Picks and Pans Review: The Beautiful Things That Heaven Bears

UPDATED 03/12/2007 at 01:00 AM EDT Originally published 03/12/2007 at 01:00 AM EDT

by Dinaw Mengestu

REVIEWED BY FRANCINE PROSE

NOVEL

Sepha Stephanos, the hero of 28-year-old Dinaw Mengestu's engaging first novel, has run a grocery store in an inner-city neighborhood in Washington, D.C., for 17 years.

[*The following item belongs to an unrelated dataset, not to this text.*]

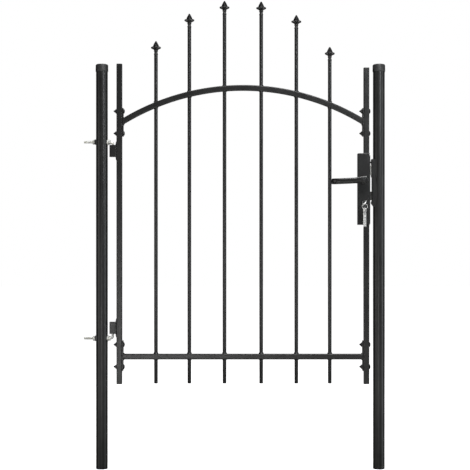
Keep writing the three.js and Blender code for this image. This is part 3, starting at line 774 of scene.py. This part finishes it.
def spearShape():
    values = spearHead
    bm = turned(bmesh.new(), values["socket"], standing(), 40)
    rings = []
    for z, width in values["leaf"]:
        ring = []
        for c, s in circleLoop(1, 40):
            reach = width / (abs(c) ** values["ridge"] + abs(s) ** values["ridge"]) ** (1 / values["ridge"])
            ring.append(Vector((reach * c, reach * s, z)))
        rings.append(ring)
    joinRings(bm, rings)
    for quarter in range(4):
        turn = Matrix.Rotation(math.radians(90 * quarter), 4, "Z")
        rings = []
        for k in range(values["petalSteps"] + 1):
            left = 1 - k / values["petalSteps"]
            r = values["petalStart"] + (values["petalReach"] - values["petalStart"]) * (1 - left ** 1.6)
            top, foot, wide = [between(values[key], r) for key in ("petalTop", "petalFoot", "petalWidth")]
            middle, tall = (top + foot) / 2, (top - foot) / 2
            loop = [(r, wide * a * (1 - 0.25 * abs(b)), middle + tall * b) for a, b in circleLoop(1, 20)]
            rings.append([turn @ Vector(place) for place in loop])
        joinRings(bm, rings)
    # The shells are melted into one casting
    base = looseObject(bm)
    melt = base.modifiers.new("melt", "REMESH")
    melt.mode, melt.voxel_size = "VOXEL", values["voxel"]
    calm = base.modifiers.new("calm", "SMOOTH")
    calm.factor, calm.iterations = 0.5, 2
    mesh = evaluated(base)
    discard(base)
    return mesh


def makeSpears():
    shape = spearShape()
    for number in range(1, 7):
        low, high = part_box(f"spear_{number}")
        bm = bmesh.new()
        bm.from_mesh(shape)
        bmesh.ops.transform(bm, matrix=standing((low.x + high.x) / 2, 0, low.z), verts=bm.verts)
        piece(f"spear{number}", bm, "castCoat", "leaf", [f"spear_{number}"], sharp=70)
    print("each spear has", len(shape.polygons), "faces")
    bpy.data.meshes.remove(shape)


# Nuts and bolts: hexagons with turned chamfers
def hexRadius(angle, flats):
    sector = math.radians(60)
    return flats / 2 / math.cos((angle % sector) - sector / 2)


def hexRing(at, flats, height, radius, sides=72):
    # A ring that follows the hexagon, but no further out than radius
    ring = []
    for angle in anglesRound(sides):
        reach = min(radius, hexRadius(angle, flats))
        ring.append(at @ Vector((reach * math.cos(angle), reach * math.sin(angle), height)))
    return ring


def hexNut(bm, at, flats, thick, bore):
    inner = flats / 2 * 0.95
    slope = math.tan(math.radians(28))
    radii = [inner + (flats / math.sqrt(3) - inner) * part for part in (0.0, 0.35, 0.7, 1.0)]
    chamfer = [(radius, (radius - inner) * slope) for radius in radii]
    rings = [hexRing(at, flats, 0.0002, bore)]
    rings += [hexRing(at, flats, rise, radius) for radius, rise in chamfer]
    rings += [hexRing(at, flats, thick - rise, radius) for radius, rise in reversed(chamfer)]
    rings.append(hexRing(at, flats, thick - 0.0002, bore))
    return joinRings(bm, rings, endless=True)


# Coach bolts: domed head on one end, a nut with a cone on the other
coachBolt = {"flats": 0.013, "nut": 0.0034, "head": 0.0042, "headRadius": 0.0079, "shank": 0.003}
coneNut = {
    "tall": 0.0105, "sunk": 0.001,
    "profile": [(1.0, 0.0), (0.97, 0.05), (0.80, 0.22), (0.60, 0.45), (0.38, 0.70), (0.2, 0.89), (0.1, 0.97)],
}


def boltMesh(low, high):
    z = (low.z + high.z) / 2
    bm = bmesh.new()
    head, wide = coachBolt["head"], coachBolt["headRadius"]
    dome = [(0, 0), (wide - 0.0003, 0), (wide, 0.0004)]
    dome += [(wide * a * 0.995, 0.0004 + (head - 0.0005) * b) for a, b in arc(0, 0, 1, 8, 90, 9)]
    dome[-1] = (0, head - 0.0001)
    turned(bm, dome, alongX(high.x - head, 0, z), 40)
    nutBack = low.x + coneNut["tall"]
    at = alongX(nutBack, 0, z, -90)
    hexNut(bm, at, coachBolt["flats"], coachBolt["nut"], 0.0005)
    flat = coachBolt["flats"] / 2 * 0.93
    base, rise = coachBolt["nut"] - 0.0003, coneNut["tall"] - coachBolt["nut"] + 0.0003
    cone = [(0, base - coneNut["sunk"]), (flat, base - coneNut["sunk"])]
    cone += [(flat * out, base + rise * up) for out, up in coneNut["profile"]]
    cone.append((0, coneNut["tall"]))
    turned(bm, cone, at, 40)
    shank = rodProfile(coachBolt["shank"], 0, high.x - nutBack)
    return turned(bm, shank, alongX(nutBack - 0.001, 0, z), 24)


def makeBolts():
    for side, level, place in product(("hinge", "lock"), ("upper", "lower"), ("top", "bottom")):
        node = f"{side}_{level}_{place}_bolt"
        name = side + level.title() + place.title() + "Bolt"
        piece(name, boltMesh(*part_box(node)), "coat", "leaf", [node], sharp=30)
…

A refugee from war-torn Ethiopia, Sepha spends his spare time with his African friends Kenneth and Joe, drinking, telling tall tales about the former dictators who ruled the continent they escaped, and analyzing the locals. (American men, Kenneth decides, "are so successful because they say the same thing over and over.... Every day my boss comes in, and he says to me, 'You still fighting the good fight, Kenneth?'") But when a white woman named Judith and her daughter fix up a house and move in next door, their presence (and the gentrification that it signals) creates a disturbance on the block—and troubles the peace that Sepha has made with his uneventful, lonely life. The Beautiful Things That Heaven Bears is a tender, thoughtful novel that quietly takes on serious themes: the meaning of home and family, of nationality and exile, of isolation and connection.